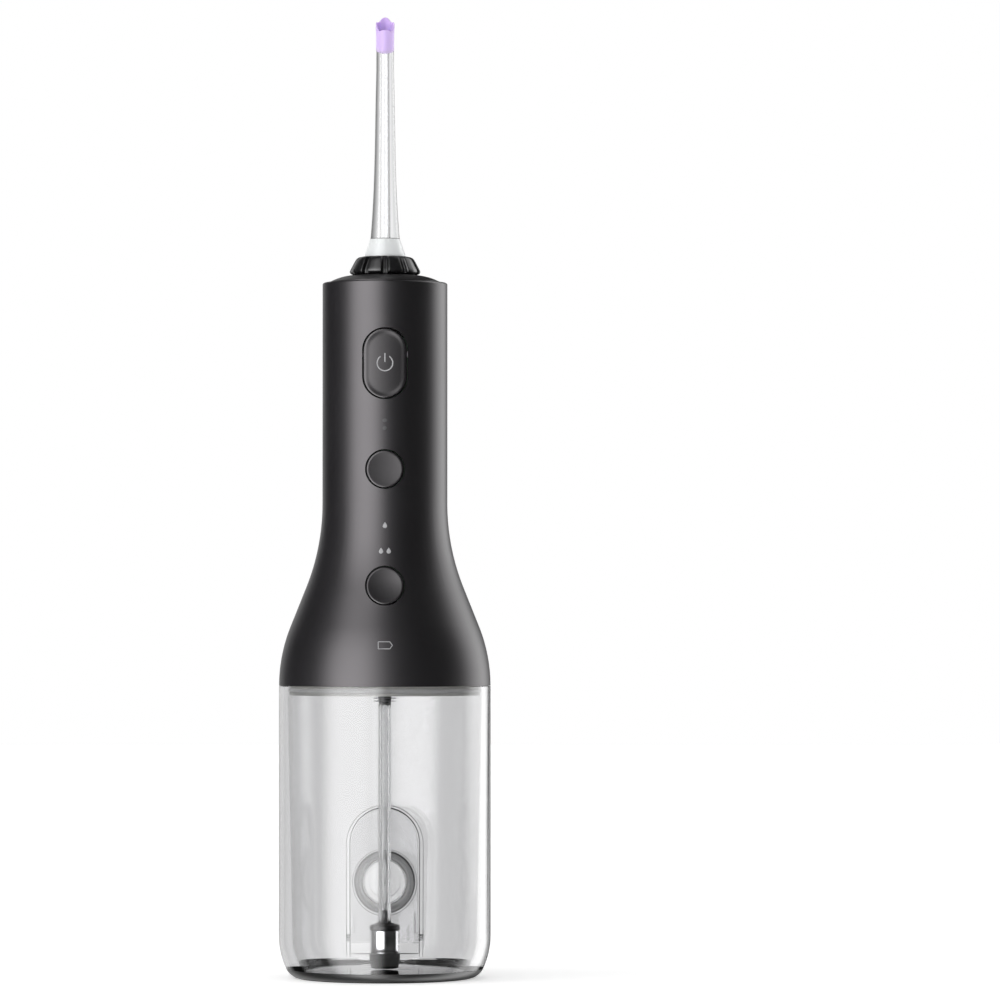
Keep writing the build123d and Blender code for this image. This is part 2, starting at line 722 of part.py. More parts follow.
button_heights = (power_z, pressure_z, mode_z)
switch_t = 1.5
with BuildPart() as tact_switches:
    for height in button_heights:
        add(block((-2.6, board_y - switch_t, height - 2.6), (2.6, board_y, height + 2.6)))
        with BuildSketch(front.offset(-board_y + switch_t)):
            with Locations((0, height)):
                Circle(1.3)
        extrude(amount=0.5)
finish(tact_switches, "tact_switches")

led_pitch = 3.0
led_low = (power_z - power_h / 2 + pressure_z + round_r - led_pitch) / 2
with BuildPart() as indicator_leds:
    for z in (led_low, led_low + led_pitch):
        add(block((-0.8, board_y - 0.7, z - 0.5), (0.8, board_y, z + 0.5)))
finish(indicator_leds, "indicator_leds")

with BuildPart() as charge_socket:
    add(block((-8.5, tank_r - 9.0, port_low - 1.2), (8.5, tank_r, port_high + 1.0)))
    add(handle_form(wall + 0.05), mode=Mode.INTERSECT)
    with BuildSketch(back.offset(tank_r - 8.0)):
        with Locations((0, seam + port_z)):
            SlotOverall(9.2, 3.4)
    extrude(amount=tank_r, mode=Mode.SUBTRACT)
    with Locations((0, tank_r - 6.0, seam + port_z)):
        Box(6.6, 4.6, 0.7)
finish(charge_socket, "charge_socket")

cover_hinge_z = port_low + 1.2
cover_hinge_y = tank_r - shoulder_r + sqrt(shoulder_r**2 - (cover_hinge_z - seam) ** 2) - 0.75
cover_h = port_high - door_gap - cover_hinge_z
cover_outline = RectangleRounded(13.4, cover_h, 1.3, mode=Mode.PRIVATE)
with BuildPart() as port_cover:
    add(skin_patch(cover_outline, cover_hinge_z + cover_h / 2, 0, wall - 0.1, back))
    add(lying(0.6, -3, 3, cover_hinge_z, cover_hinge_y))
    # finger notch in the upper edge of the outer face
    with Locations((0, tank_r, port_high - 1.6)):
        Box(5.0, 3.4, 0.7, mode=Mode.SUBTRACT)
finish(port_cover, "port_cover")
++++
> **Goal**
Copy the material above, line for line.

> **Answer for this exercise**
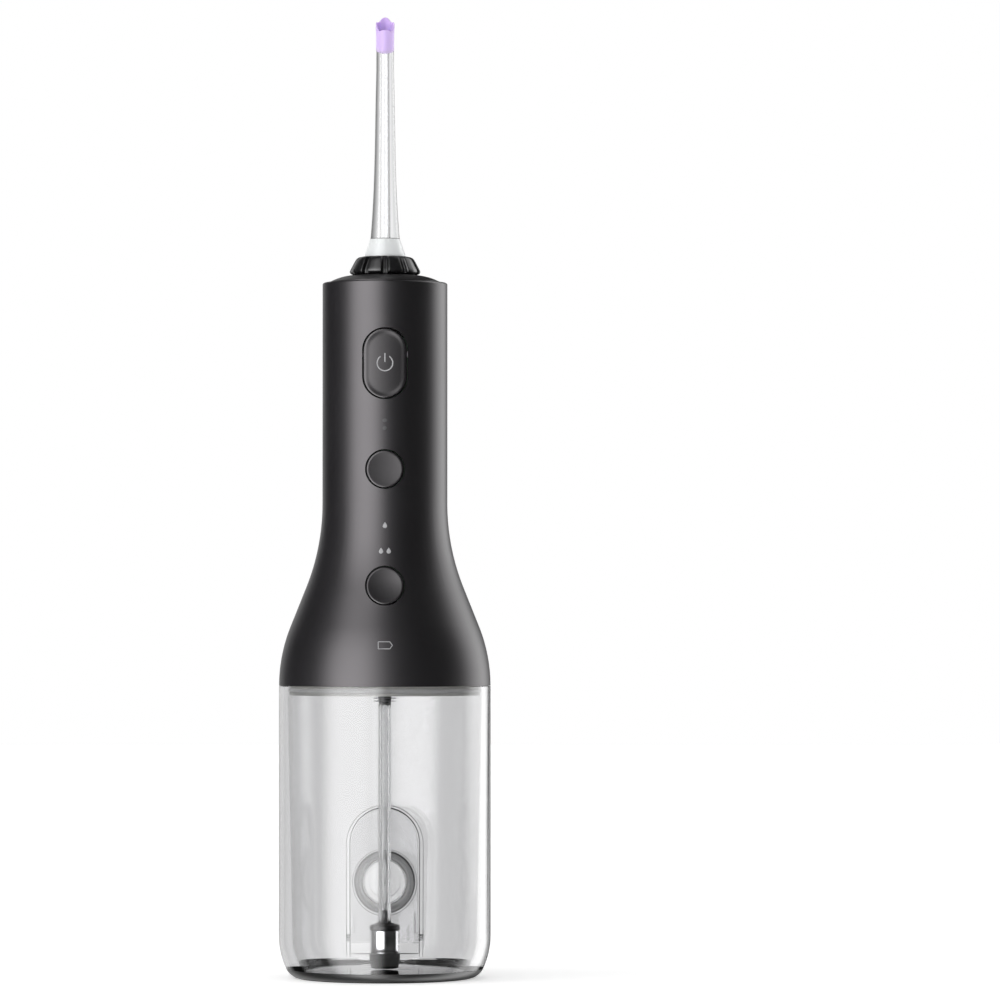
Keep writing the build123d and Blender code for this image. This is part 2, starting at line 722 of part.py. More parts follow.
button_heights = (power_z, pressure_z, mode_z)
switch_t = 1.5
with BuildPart() as tact_switches:
    for height in button_heights:
        add(block((-2.6, board_y - switch_t, height - 2.6), (2.6, board_y, height + 2.6)))
        with BuildSketch(front.offset(-board_y + switch_t)):
            with Locations((0, height)):
                Circle(1.3)
        extrude(amount=0.5)
finish(tact_switches, "tact_switches")

led_pitch = 3.0
led_low = (power_z - power_h / 2 + pressure_z + round_r - led_pitch) / 2
with BuildPart() as indicator_leds:
    for z in (led_low, led_low + led_pitch):
        add(block((-0.8, board_y - 0.7, z - 0.5), (0.8, board_y, z + 0.5)))
finish(indicator_leds, "indicator_leds")

with BuildPart() as charge_socket:
    add(block((-8.5, tank_r - 9.0, port_low - 1.2), (8.5, tank_r, port_high + 1.0)))
    add(handle_form(wall + 0.05), mode=Mode.INTERSECT)
    with BuildSketch(back.offset(tank_r - 8.0)):
        with Locations((0, seam + port_z)):
            SlotOverall(9.2, 3.4)
    extrude(amount=tank_r, mode=Mode.SUBTRACT)
    with Locations((0, tank_r - 6.0, seam + port_z)):
        Box(6.6, 4.6, 0.7)
finish(charge_socket, "charge_socket")

cover_hinge_z = port_low + 1.2
cover_hinge_y = tank_r - shoulder_r + sqrt(shoulder_r**2 - (cover_hinge_z - seam) ** 2) - 0.75
cover_h = port_high - door_gap - cover_hinge_z
cover_outline = RectangleRounded(13.4, cover_h, 1.3, mode=Mode.PRIVATE)
with BuildPart() as port_cover:
    add(skin_patch(cover_outline, cover_hinge_z + cover_h / 2, 0, wall - 0.1, back))
    add(lying(0.6, -3, 3, cover_hinge_z, cover_hinge_y))
    # finger notch in the upper edge of the outer face
    with Locations((0, tank_r, port_high - 1.6)):
        Box(5.0, 3.4, 0.7, mode=Mode.SUBTRACT)
finish(port_cover, "port_cover")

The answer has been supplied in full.